The Terminator wants to kill John Conner. Most robots today don’t want to kill anybody, but they would if they got the chance.
Today’s robots are mostly just arms. Small, fast moving arms that pick up small objects and put them down somewhere else or giant, strong arms that wield welders on sheet metal for industrial products. These arms are precise and move in a carefully orchestrated dance that is programmed into them ahead of time and repeated perfectly time and time again. Most of these arms are dumb and blind and move incredibly fast. They’re dangerous and if one were to collide with you your head while moving on its appointed rounds it might kill you. As a result, automation robots are cordoned off in cages or behind glass.
Not all robots are like this of course. The iRobot Roomba is an automated vacuum cleaner that roams around your house scaring your cats while cleaning floors with little or no interaction from you. iRobot was founded by Rodney Brooks, formerly the chair of MIT’s computer science department, Dr. Brooks has been hiding for four years at his new company: Rethink Robotics. He’s not the only one, but Dr. Brooks thinks robots might be more useful if they weren’t so dangerous. Rethink Robotics, along with a few other companies, are now offering a new class of ‘compliant robots’ which aren’t so fast, but much more friendly that today’s automation robots.
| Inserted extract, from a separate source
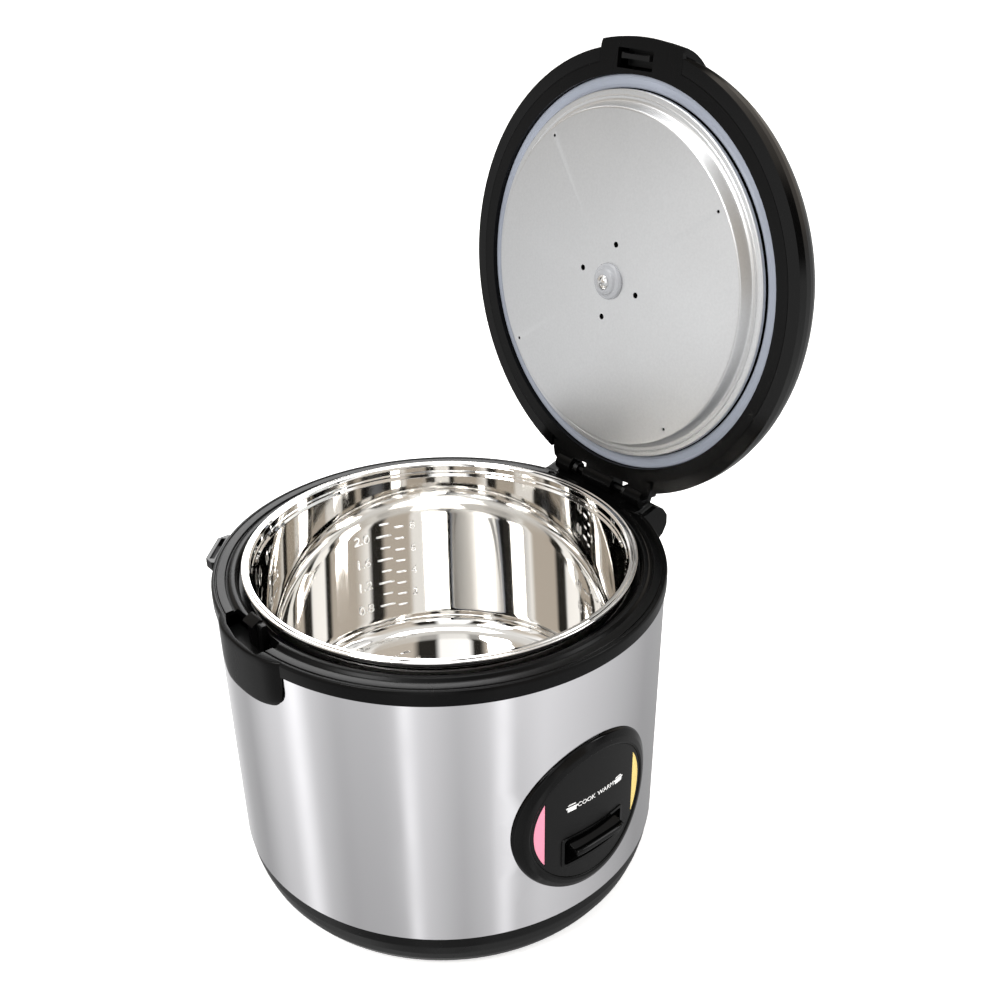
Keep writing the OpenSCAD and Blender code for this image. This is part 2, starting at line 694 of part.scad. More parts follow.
module plate_screw() {
  b = lid_z - 8.6;
  color(steel) up() opened() difference() {
    ring_solid(concat([[0, b + 9], [0, b - 8]], arc(0, b - 2.4, 5.6, -90, -36, 6), [[4.6, b - 5.2]],
      [[1.95, b - 5.2], [1.95, b + 9]]));
    for (r = [0, 90]) rotate(r) translate([-2.2, -0.5, b - 9]) cube([4.4, 1, 2.4]);
  }
}

module lid_screws() {
  color(steel) up() opened() for (a = [45:90:315]) rotate(a) translate([108, 0, 0]) {
    translate([0, 0, 207.2]) cylinder(r = 3, h = 2.2);
    translate([0, 0, 209]) cylinder(r = 1.5, h = 9);
  }
}

module release_button() {
  color(black) up() opened() intersection() {
    translate([0, 0, lid_z]) ring_solid(concat([[0, 0]], super(bulge_r + 0.4, lid_h + 5.6, 2.4)));
    translate([-115, latch_y / 2, 218]) linear_extrude(60) square([20.2, 36.2], center = true);
  }
}

module lid_catch() {
  color([0.45, 0.45, 0.46]) up() opened() translate([0, latch_y, 0]) {
    translate([-132.2, -9.4, lid_z + 0.2]) cube([2.8, 18.8, 1.7]);
    for (s = [-1, 1]) translate([-132.6, s > 0 ? 9.2 : -11.2, lid_z + 0.2]) cube([3.4, 2, 8.4]);
    translate([-134.4, -13, lid_z + 8]) cube([9.6, 26, 2.4]);
  }
}

module catch_spring() {
  color(steel) up() opened() translate([-129, latch_y, lid_z + 11]) coil(2.4, 0.5, 1.5, 1.6);
}

module steam_tube() {
  color([0.8, 0.8, 0.8]) up() opened() translate([44, 0, 217]) tube(10, 7, 32);
}

module steam_cap() {
  color(black) up() opened() translate([44, 0, 0]) difference() {
    union() {
      translate([0, 0, 246]) cylinder(r = 14.9, h = 8);
      ring_solid(concat([[0, 252.8], [18, 252.8]], arc(16.4, 256.6, 1.6, 0, 70, 5), [[9, 259], [0, 259.2]]));
    }
    translate([0, 0, 240]) cylinder(r = 10.4, h = 14.5);
    for (a = [0:45:315]) rotate(a) translate([6, -1, 240]) cube([7.5, 2, 40]);
  }
}

/* ---------- pot ---------- */

module inner_pot() {
  r = 112.4;
  c = 15;
  z0 = pot_z0 + 1.5;
  top = pot_top_z;
  color([0.85, 0.85, 0.84]) up() ring_solid(concat(
    [[0, pot_z0]], [[r - c, pot_z0]], arc(r - c, pot_z0 + c + pot_t, c + pot_t, -90, 0, 8),
    [[r + pot_t, 197.5], [r + 2.9, 199.5], [r + 2.9, top - 3.4], [pot_rim_r - 0.6, top - 3.4]],
    arc(pot_rim_r - 1.4, top - 1.4, 1.4, -55, 90, 7), [[r + 3.4, top]],
    arc(r + 3.4, top - 1.6, 1.6, 90, 180, 5), [[r + 1.8, 199.8], [r, 197.8]],
    arc(r - c, z0 + c, c, 0, -90, 8), [[0, z0]]));
}

base_pan();
rubber_feet();
base_screws();
support_legs();
steel_shell();
top_ring();
scoop_loop();
latch_hook();
inner_liner();
warm_heater_band();
heating_plate();
heating_element();
plate_spacers();
sensor_sleeve();
sensor_cap();
sensor_spring();
cook_magnet();
magnet_bar();
microswitch();
thermal_fuse();
terminal_block();
lead_wires();
inlet_socket();
inlet_pins();
panel_bezel();
panel_face();
cook_lens();
warm_lens();
indicator_lamps();
cook_lever();
lever_link();
lever_pin();
hinge_pin();
hinge_springs();
hinge_screws();
lid_cover();
lid_frame();
lid_gasket();
inner_plate();
plate_grommet();
plate_screw();
lid_screws();
release_button();
lid_catch();
catch_spring();
steam_tube();
steam_cap();
inner_pot();
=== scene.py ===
import bpy
import bmesh
import math
from mathutils import Matrix, Vector


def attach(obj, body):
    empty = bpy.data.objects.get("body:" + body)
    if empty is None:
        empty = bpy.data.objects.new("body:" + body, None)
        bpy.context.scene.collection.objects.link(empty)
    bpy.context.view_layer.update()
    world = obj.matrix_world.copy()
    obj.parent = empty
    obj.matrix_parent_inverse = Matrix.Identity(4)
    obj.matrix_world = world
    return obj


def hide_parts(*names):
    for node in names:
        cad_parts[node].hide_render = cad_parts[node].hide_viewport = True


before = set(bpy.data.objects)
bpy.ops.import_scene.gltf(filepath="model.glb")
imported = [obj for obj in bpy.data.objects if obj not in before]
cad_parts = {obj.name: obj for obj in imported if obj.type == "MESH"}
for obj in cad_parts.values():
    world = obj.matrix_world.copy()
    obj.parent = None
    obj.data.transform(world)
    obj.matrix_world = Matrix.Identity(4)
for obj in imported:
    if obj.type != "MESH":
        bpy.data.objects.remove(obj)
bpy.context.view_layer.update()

# The object's sizes are in millimetres, and lights and the floor are in metres.
# The latch is on the -X side, the hinge on +X and the control panel on -Y.
MM = 0.001
# Heights are drawn from a datum this far above the surface that the cooker stands on
LIFT = Matrix.Translation((0, 0, 12 * MM))
HINGE_X, HINGE_Z = 137.3, 206.4
HINGE = Vector((HINGE_X, 0, HINGE_Z)) * MM
OPEN = Matrix.Translation(HINGE) @ Matrix.Rotation(math.radians(95), 4, "Y") @ Matrix.Translation(-HINGE)
# Stands a flat shape up, so that its height points out of the panel's side
FACING = Matrix.Rotation(math.radians(90), 4, "X")
IDENT = Matrix.Identity(4)
LID_Z = 203.2


# ---------- materials ----------
class Nodes:
    """A small helper to lay out a material's nodes."""

    def __init__(self, name):
        self.mat = bpy.data.materials.new(name)
        self.mat.use_nodes = True
        self.tree = self.mat.node_tree
        self.bsdf = self.tree.nodes["Principled BSDF"]

    def node(self, kind, **values):
        n = self.tree.nodes.new(kind)
        for k, v in values.items():
            n.inputs[k.replace("_", " ")].default_value = v
        return n

    def link(self, a, b):
        self.tree.links.new(a, b)

    def set(self, **values):
        for k, v in values.items():
            self.bsdf.inputs[k.replace("_", " ")].default_value = v

    def coords(self, scale=(1, 1, 1)):
        c = self.node("ShaderNodeTexCoord")
        m = self.node("ShaderNodeMapping", Scale=scale)
        self.link(c.outputs["Object"], m.inputs["Vector"])
        return m.outputs["Vector"]

    def noise(self, vector, scale, detail, rough=0.55):
        n = self.node("ShaderNodeTexNoise", Scale=scale, Detail=detail, Roughness=rough)
        self.link(vector, n.inputs["Vector"])
        return n.outputs["Fac"]

    def colour(self, noise, dark, light):
        """The base colour runs from dark to light over the middle of the noise."""
        r = self.node("ShaderNodeValToRGB")
        for element, place, colour in zip(r.color_ramp.elements, (0.3, 0.7), (dark, light)):
            element.position = place
            element.color = (*colour, 1)
        self.link(noise, r.inputs["Fac"])
        self.link(r.outputs["Color"], self.bsdf.inputs["Base Color"])

    def roughness(self, noise, middle, spread):
        m = self.node("ShaderNodeMapRange", From_Min=0.3, From_Max=0.7,
                      To_Min=middle - spread / 2, To_Max=middle + spread / 2)
        self.link(noise, m.inputs["Value"])
        self.link(m.outputs["Result"], self.bsdf.inputs["Roughness"])

    def bump(self, height, strength, distance):
        b = self.node("ShaderNodeBump", Strength=strength, Distance=distance)
        self.link(height, b.inputs["Height"])
        self.link(b.outputs["Normal"], self.bsdf.inputs["Normal"])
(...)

Typical automation robots are so fast and precise because they use powerful motors and precision gears to move grippers perfectly from place to place. Compliant robots, like Baxter from Rethink Robotics, use cheaper motors to drive springs that actuate the arm. When compliant arms come in contact with a soft, fragile, human, they give a little. Force sensors in the springs can slow them down and the puny human is spared. Since the blind and dumb arms won’t accidentally kill or injure anyone, they can be released from their cages and work side by side with us.
Sitting next to the robot does more than enable friendships; it opens up new opportunities for easier programming. For example, Baxter can be programmed by a person simply grabbing the cuff of its arm and showing it where to start and finish a movement. Compare that with traditional automation robots which sometimes take months or longer to program. Baxter, and robots like it, is cheaper, can be installed or moved around a factory floor easily and programmed for a new task in hours.
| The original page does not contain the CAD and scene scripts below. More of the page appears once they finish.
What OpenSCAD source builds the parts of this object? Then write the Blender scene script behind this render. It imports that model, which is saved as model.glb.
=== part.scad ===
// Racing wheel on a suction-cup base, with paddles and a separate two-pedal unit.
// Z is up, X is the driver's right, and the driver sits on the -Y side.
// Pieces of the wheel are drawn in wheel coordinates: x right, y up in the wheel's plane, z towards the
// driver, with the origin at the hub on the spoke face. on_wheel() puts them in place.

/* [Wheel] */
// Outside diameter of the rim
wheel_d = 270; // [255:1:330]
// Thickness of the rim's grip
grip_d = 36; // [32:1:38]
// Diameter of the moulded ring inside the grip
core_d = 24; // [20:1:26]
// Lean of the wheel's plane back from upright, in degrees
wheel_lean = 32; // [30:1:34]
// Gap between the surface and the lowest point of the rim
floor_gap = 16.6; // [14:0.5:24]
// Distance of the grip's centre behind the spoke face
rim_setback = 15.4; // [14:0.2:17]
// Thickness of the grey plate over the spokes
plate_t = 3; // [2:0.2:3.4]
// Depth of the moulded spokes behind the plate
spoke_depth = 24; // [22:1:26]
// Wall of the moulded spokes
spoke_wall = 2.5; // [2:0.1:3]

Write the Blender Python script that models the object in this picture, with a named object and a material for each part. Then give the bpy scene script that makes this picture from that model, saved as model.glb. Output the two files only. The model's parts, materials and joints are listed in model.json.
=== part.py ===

As most everybody knows, manufacturing has been leaving the United States and Europe for more than a decade now and the biggest driver has been cheaper labor. Even when poor Chinese laborers finally start demanding the same gadgets they’ve been cheaply building for the west, there will still be poor laborers in the next third world country to build them. The West loses jobs, but the rest work like slaves. It’s not a good situation, so, how do we compete?
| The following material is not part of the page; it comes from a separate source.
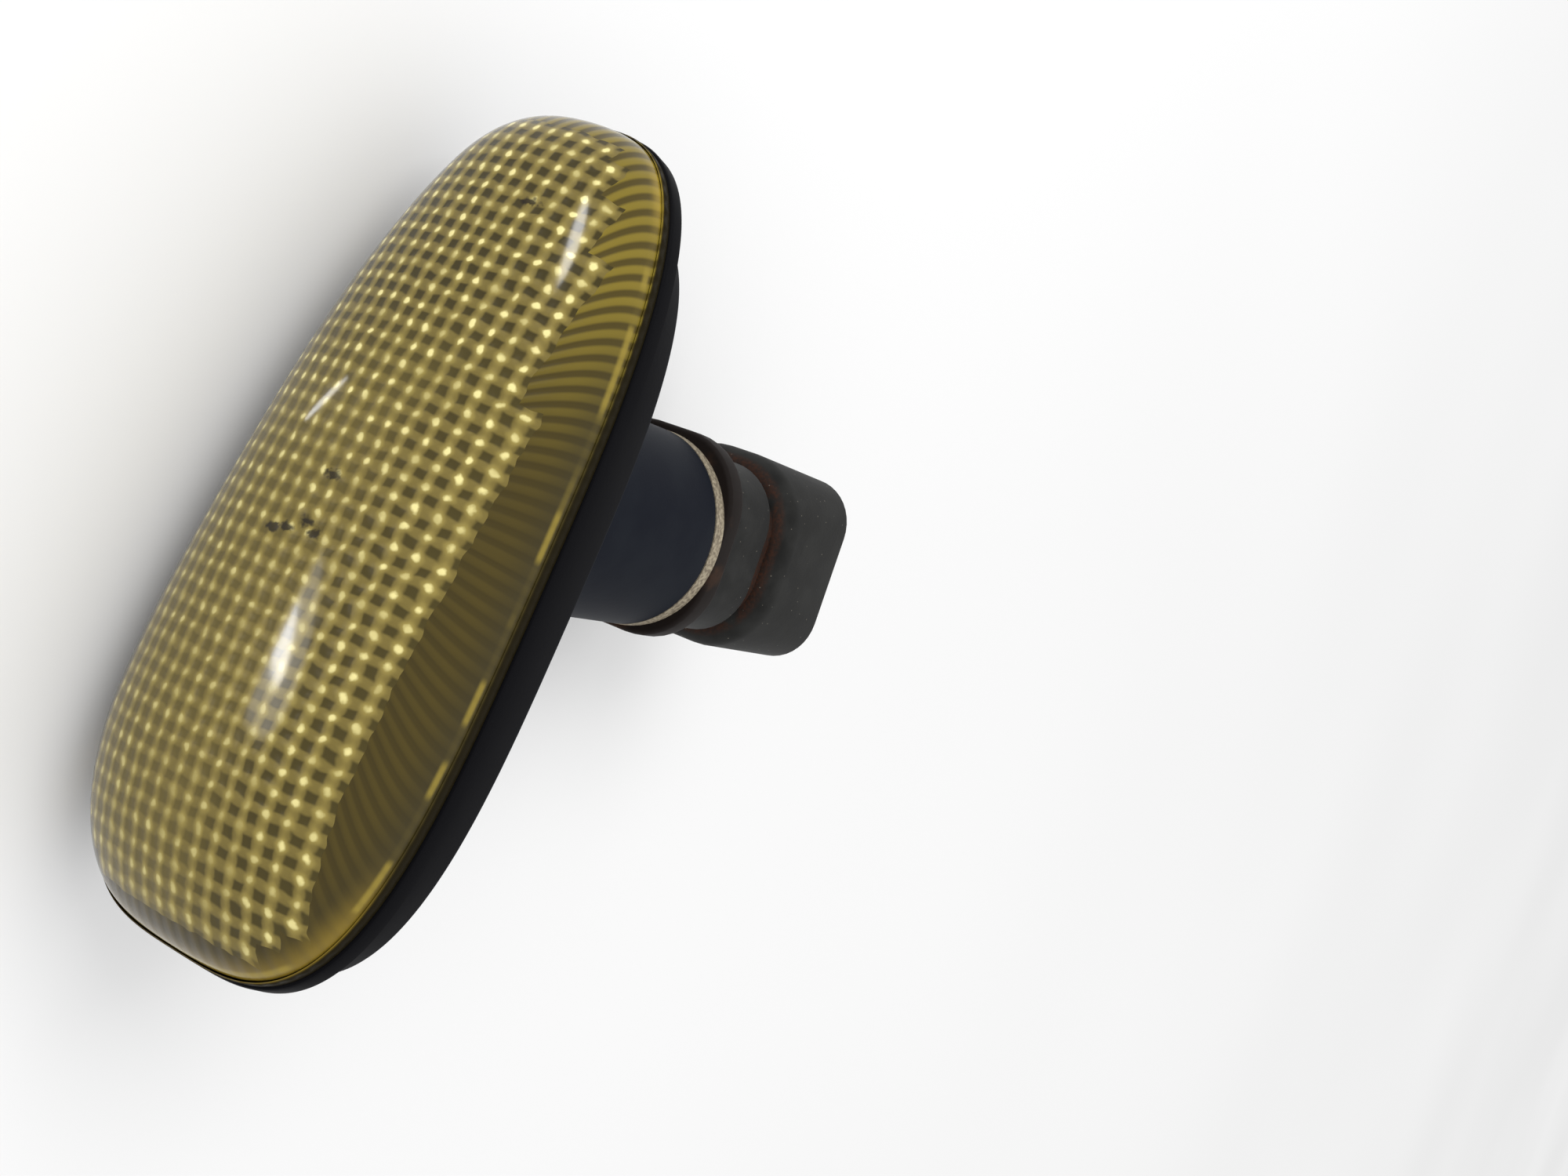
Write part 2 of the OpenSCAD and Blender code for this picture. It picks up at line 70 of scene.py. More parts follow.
# Counts of faces
DOME_RINGS = 44
FLUTE_PARTS = 4
PILLOW_PARTS = 4
HOUSING_POINTS = 480
NECK_POINTS = 128
CORNER_STEPS = 10
SIDE_STEPS = 4

# The photograph's camera: its place and its three axes in the lamp's frame, in metres
VIEW_PLACE = (0.021403, -0.136853, 0.118658)
VIEW_ACROSS = (-0.42658, 0.408713, 0.806835)
VIEW_UP = (-0.893606, -0.328178, -0.306214)
VIEW_BACK = (0.139632, -0.851618, 0.505223)
VIEW_LENS = 41.925
FILM_WIDTH = 36


def length(name, description, millimetres):
    """A size shown in the sidebar, given here in millimetres."""
    return FloatProperty(
        name=name, description=description, default=millimetres * MM, unit="LENGTH", precision=5
    )


def share(name, description, value):
    """A plain number shown in the sidebar."""
    return FloatProperty(name=name, description=description, default=value)


def tint(name, description, colour):
    """A linear colour shown in the sidebar."""
    return FloatVectorProperty(
        name=name, description=description, default=colour, subtype="COLOR", size=3, min=0, max=1
    )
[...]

“Reshoring” is the name of a trend-in-the-making: manufacturing returning to the West. There are still thousands of manufacturing companies the United States. They concentrate on high value, short run jobs that may last only for a few weeks. They’re responding to another important market trend: customization. New products from other small companies that get started on websites like Kickstarter can’t justify the tooling, high costs, or even traditional automation robots, that they’ll pay for with the economies of scale and a million parts. An inexpensive, easily reprogrammed robot that works 24/7, without health care costs, is just the ticket for small manufacturing companies and the dozens of businesses they enable. Baxter and friends might well replace a few jobs (jobs that, for the most part, already left for cheaper shores), but, hopefully, they create just as many more in all those small, innovative businesses. At the same time, we can expect unique products for smaller niches and tailored to our individual taste.
No new technology here, but this slight tweak has the potential to change the balance of world economy. Baxter, by the way, is made in America.